A pymbolic.primitives.Expression containing the simplified form of expr if sympy_out is True, else a sympy expression.

Sectors

class pystella.Sector[source]

A unimplemented base class defining the methods and properties needed for code generation for, e.g., preheating simulations.

__init__()[source]

Processes input needed to specify a model for the particular Sector.

rhs_dict

An @property method returning a dict specifying the system of equations to be time-integrated. See the documentation of Stepper.

reducers

An @property method returning dict specifying the quantities to be computed, e.g., energy components for Expansion and output. See the documentation of Reduction.

stress_tensor(mu, nu, drop_trace=True)[source]
Parameters

drop_trace – Whether to drop the term \(g_{\mu\nu} \mathcal{L}\). Defauls to False.

Returns

The component \(T_{\mu\nu}\) of the stress-energy tensor of the particular Sector. Used by TensorPerturbationSector, with drop_trace=True.

class pystella.ScalarSector(nscalars, **kwargs)[source]

A Sector of scalar fields.

__init__(nscalars, **kwargs)[source]
Parameters

nscalars – The total number of scalar fields.

The following keyword-only arguments are recognized:

Parameters

  • f – The DynamicField of scalar fields.
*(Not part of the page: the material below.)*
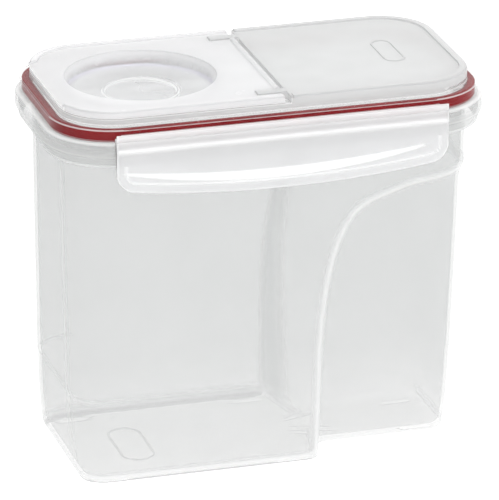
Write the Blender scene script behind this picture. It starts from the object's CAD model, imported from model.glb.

Defaults to DynamicField('f', offset='h', shape=(nscalars,)).

  • potential – A callable which takes as input a pymbolic expression or a list thereof, returning the potential of the scalar fields. Defaults to lambda x: 0.

Raises

ValueError – if a particular field is coupled to its own kinetic term.

class pystella.TensorPerturbationSector(sectors, **kwargs)[source]

A Sector of tensor perturbations.

__init__(sectors, **kwargs)[source]
Parameters

sectors – The Sector’s whose stress_tensor()’s source the tensor perturbations.

The following keyword-only arguments are recognized:

Parameters

hij – The DynamicField of tensor fields. Defaults to DynamicField('hij', offset='h', shape=(6,)).

pystella.sectors.get_rho_and_p(energy)[source]

Convenience callback for energy reductions which computes \(\rho\) and \(P\).

Parameters

energy – A dictionary of energy components as returned by Reduction.